In Joris Laarman’s hands, though, a bookcase is a swirling sculpture so striking that it may not register as functional. For his 2014 Vortex console, the Dutch designer collaborated with Mark J. Stock, a Boston-based research scientist, artist, and programmer schooled in fluid dynamics, to create a digital simulation of two waves colliding. Laarman then recreated it using thin laser-cut sheets of aluminum assembled in the form of a bookcase.
Meticulously hand assembled, the bulk of the furnishing is dedicated to the drama and beauty of water in motion. But on its right side, stillness is reflected, leaving a horizontal surface perfect for displaying books. The functionality is so seamlessly integrated that it hides in plain sight.
A stunning result of imaginative thinking, cutting-edge technology, and craft, the Vortex console is one of the stars of Extraordinary Ordinary Things, a major reinstallation of Carnegie Museum of Art’s Ailsa Mellon Bruce Galleries, which are dedicated to the museum’s decorative arts and design collection. In the first significant update to the space in more than a decade, the galleries highlight 300 objects, half of which are on view for the first time, including Laarman’s showstopper.
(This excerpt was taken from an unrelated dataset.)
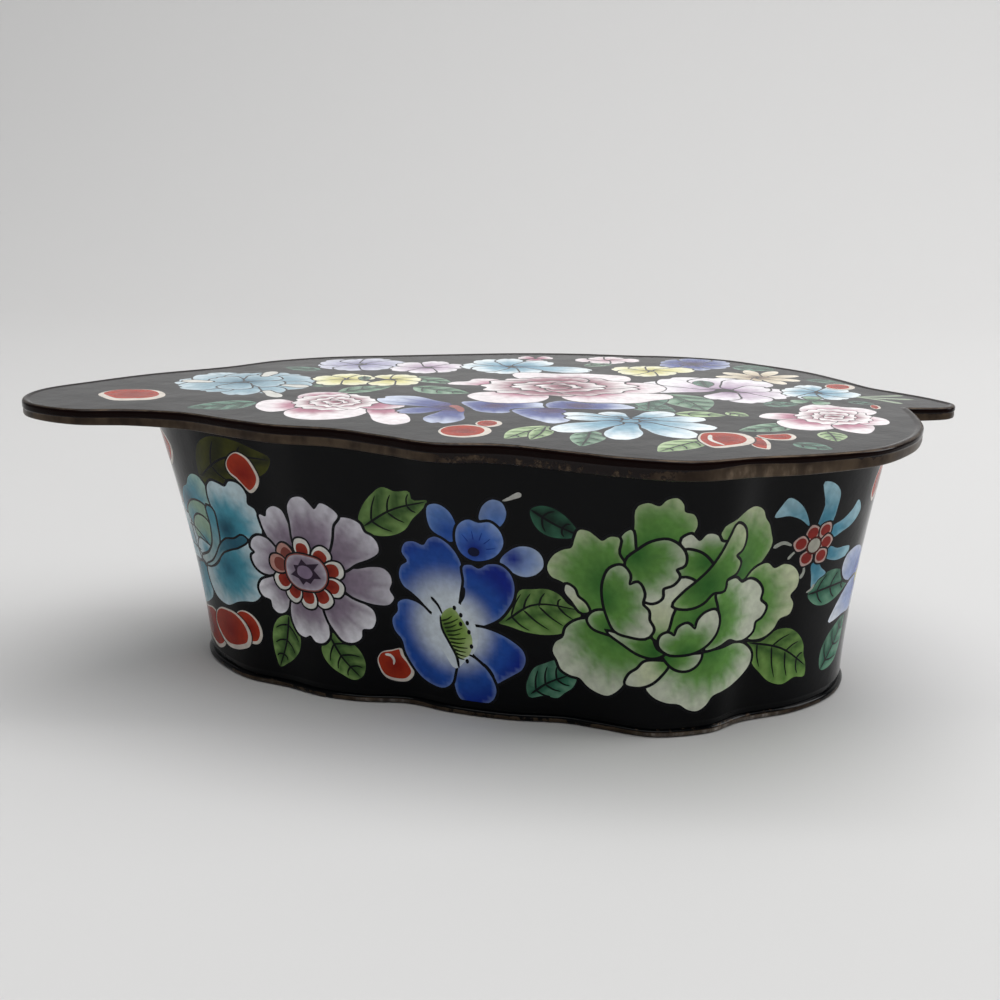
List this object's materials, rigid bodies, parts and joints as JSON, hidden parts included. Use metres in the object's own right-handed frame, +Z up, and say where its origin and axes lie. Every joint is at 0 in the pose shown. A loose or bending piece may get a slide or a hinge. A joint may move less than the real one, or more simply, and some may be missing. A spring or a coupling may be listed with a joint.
{
  "type": "trinket box",
  "caption": "Leaf-shaped enamelled metal trinket box with a lobed flaring body and a flat overhanging lift-off lid.",
  "frame": {"origin": "middle of the box's outline on the surface that it stands on", "axes": "+X along the leaf from its tip to its stem, +Y to the back, +Z up"},
  "size_m": [0.1504, 0.09, 0.0462],
  "materials": {
    "body_enamel": "glossy black enamel over copper sheet, painted with flowers",
    "lid_enamel": "glossy black enamel over copper sheet, painted with flowers, worn bronze-brown along the rim"
  },
  "bodies": {
    "root": {"box_body": "body_enamel", "lid": "lid_enamel"}
  },
  "joints": []
}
This reimagining of the galleries spans some of the most significant design developments of the past three centuries, including modernism, hand-craft revival, and the emergence of digital designs. It connects objects across time, cultures, and materials, and tells the stories of a diverse group of pioneering makers, often with a peek inside their processes.
“A theme that runs through, and is relevant to Pittsburgh, is technology and innovation,” says Rachel Delphia, the museum’s Alan G. and Jane A. Lehman Curator of Decorative Arts and Design and organizer of the reinstallation with curatorial assistant Alyssa Velazquez. “What were some of the driving questions that makers were asking?”
Among the key topics of conversation: experimentation and boundary pushing. For instance, not only does the Vortex bookcase exemplify an innovative use of digital fabrication, it’s also an example of a designer fine-tuning their “mistakes” before sending a piece out into the world. Delphia first saw a prototype of Laarman’s bookcase in 2014, the year it was made. She was drawn to it immediately, and it stuck with her years later. “Sometimes museum acquisitions are a long time in the works,” she explains. “If it continues to resonate for a few years, I have to go back to that.”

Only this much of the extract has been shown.